RECORDS TO PROCESS:
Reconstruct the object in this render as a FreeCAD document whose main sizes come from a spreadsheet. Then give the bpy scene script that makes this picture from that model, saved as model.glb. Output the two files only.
---
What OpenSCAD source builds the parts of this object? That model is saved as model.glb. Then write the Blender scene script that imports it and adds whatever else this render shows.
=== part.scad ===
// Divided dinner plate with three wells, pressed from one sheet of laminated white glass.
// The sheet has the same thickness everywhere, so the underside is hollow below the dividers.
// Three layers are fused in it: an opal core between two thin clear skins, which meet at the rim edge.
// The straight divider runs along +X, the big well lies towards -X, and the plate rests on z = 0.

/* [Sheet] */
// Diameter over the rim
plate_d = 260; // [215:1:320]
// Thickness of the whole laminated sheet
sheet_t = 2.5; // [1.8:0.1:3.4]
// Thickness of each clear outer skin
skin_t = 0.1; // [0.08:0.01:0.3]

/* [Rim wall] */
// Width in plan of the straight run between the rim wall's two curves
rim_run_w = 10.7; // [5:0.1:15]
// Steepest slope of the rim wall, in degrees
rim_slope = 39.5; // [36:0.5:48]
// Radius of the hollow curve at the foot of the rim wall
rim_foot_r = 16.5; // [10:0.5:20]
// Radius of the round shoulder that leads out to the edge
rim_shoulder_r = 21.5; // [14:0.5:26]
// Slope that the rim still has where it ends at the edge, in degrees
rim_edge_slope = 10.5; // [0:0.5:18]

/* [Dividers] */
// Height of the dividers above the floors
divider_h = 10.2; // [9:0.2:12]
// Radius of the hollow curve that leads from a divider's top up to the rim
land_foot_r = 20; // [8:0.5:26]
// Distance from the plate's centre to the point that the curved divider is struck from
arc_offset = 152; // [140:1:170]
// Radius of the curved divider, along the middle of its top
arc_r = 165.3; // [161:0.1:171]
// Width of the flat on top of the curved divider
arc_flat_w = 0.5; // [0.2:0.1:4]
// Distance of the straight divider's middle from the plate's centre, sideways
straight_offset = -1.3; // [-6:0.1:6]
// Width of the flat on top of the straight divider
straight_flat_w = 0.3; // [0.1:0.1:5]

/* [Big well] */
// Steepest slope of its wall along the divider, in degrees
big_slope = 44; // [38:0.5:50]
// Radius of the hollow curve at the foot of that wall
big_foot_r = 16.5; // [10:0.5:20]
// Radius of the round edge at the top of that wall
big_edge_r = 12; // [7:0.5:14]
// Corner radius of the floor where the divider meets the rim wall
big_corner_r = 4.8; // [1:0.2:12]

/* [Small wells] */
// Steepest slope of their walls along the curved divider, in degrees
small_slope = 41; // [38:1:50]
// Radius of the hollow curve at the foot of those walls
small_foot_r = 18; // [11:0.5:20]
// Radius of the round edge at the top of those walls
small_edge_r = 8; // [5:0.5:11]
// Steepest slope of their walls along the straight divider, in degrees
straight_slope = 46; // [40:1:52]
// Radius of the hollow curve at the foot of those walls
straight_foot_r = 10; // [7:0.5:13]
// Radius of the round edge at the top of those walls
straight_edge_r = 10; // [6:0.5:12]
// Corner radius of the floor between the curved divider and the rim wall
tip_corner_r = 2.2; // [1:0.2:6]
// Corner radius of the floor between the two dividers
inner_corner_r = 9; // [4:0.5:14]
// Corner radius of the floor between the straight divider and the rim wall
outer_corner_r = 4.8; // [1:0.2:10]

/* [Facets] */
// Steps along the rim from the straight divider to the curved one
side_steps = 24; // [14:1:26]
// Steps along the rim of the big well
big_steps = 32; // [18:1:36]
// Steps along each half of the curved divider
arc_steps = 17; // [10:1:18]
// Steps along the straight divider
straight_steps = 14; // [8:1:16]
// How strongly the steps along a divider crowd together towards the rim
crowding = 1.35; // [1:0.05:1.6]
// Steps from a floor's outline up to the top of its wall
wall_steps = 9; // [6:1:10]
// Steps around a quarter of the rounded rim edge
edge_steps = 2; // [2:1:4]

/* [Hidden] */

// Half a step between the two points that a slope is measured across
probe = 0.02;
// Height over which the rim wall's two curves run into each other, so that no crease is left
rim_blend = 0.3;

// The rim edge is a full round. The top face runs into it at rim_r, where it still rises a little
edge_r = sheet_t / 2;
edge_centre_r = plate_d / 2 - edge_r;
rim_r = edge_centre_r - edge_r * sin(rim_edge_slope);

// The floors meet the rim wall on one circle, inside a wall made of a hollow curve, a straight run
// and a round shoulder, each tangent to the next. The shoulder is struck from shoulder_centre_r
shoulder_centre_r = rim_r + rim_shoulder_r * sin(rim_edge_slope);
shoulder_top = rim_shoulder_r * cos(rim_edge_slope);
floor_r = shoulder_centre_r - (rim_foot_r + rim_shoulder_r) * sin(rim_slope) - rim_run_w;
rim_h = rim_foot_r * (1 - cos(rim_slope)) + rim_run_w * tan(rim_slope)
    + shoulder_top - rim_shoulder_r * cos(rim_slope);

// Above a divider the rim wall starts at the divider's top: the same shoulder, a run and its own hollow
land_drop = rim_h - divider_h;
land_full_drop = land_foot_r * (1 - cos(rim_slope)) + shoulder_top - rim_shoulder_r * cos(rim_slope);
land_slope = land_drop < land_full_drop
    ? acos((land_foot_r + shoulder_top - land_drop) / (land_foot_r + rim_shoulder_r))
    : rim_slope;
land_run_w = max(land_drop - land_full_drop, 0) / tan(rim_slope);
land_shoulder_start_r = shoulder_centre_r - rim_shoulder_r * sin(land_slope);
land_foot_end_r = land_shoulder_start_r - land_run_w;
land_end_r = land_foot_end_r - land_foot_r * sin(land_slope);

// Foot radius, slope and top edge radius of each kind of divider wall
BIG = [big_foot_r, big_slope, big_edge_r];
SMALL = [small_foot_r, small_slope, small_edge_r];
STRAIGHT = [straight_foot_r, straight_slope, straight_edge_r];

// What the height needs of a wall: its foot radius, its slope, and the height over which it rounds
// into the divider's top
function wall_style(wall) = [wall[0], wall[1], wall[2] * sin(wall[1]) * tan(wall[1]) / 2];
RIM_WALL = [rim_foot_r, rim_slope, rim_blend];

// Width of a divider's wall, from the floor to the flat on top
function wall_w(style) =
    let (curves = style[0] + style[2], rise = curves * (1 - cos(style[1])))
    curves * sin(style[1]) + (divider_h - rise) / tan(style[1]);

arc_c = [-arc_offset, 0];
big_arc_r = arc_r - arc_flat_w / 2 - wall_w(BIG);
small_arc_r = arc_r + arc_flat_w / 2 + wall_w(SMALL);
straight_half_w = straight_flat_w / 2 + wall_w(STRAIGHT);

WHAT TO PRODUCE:
Retype only what lies between the line bearing "What OpenSCAD source" and the line bearing "rim_edge_slope = 10.5; // [0:0.5:18]", keeping both of those lines.

RESULT FOR THIS EXERCISE:
What OpenSCAD source builds the parts of this object? That model is saved as model.glb. Then write the Blender scene script that imports it and adds whatever else this render shows.
=== part.scad ===
// Divided dinner plate with three wells, pressed from one sheet of laminated white glass.
// The sheet has the same thickness everywhere, so the underside is hollow below the dividers.
// Three layers are fused in it: an opal core between two thin clear skins, which meet at the rim edge.
// The straight divider runs along +X, the big well lies towards -X, and the plate rests on z = 0.

/* [Sheet] */
// Diameter over the rim
plate_d = 260; // [215:1:320]
// Thickness of the whole laminated sheet
sheet_t = 2.5; // [1.8:0.1:3.4]
// Thickness of each clear outer skin
skin_t = 0.1; // [0.08:0.01:0.3]

/* [Rim wall] */
// Width in plan of the straight run between the rim wall's two curves
rim_run_w = 10.7; // [5:0.1:15]
// Steepest slope of the rim wall, in degrees
rim_slope = 39.5; // [36:0.5:48]
// Radius of the hollow curve at the foot of the rim wall
rim_foot_r = 16.5; // [10:0.5:20]
// Radius of the round shoulder that leads out to the edge
rim_shoulder_r = 21.5; // [14:0.5:26]
// Slope that the rim still has where it ends at the edge, in degrees
rim_edge_slope = 10.5; // [0:0.5:18]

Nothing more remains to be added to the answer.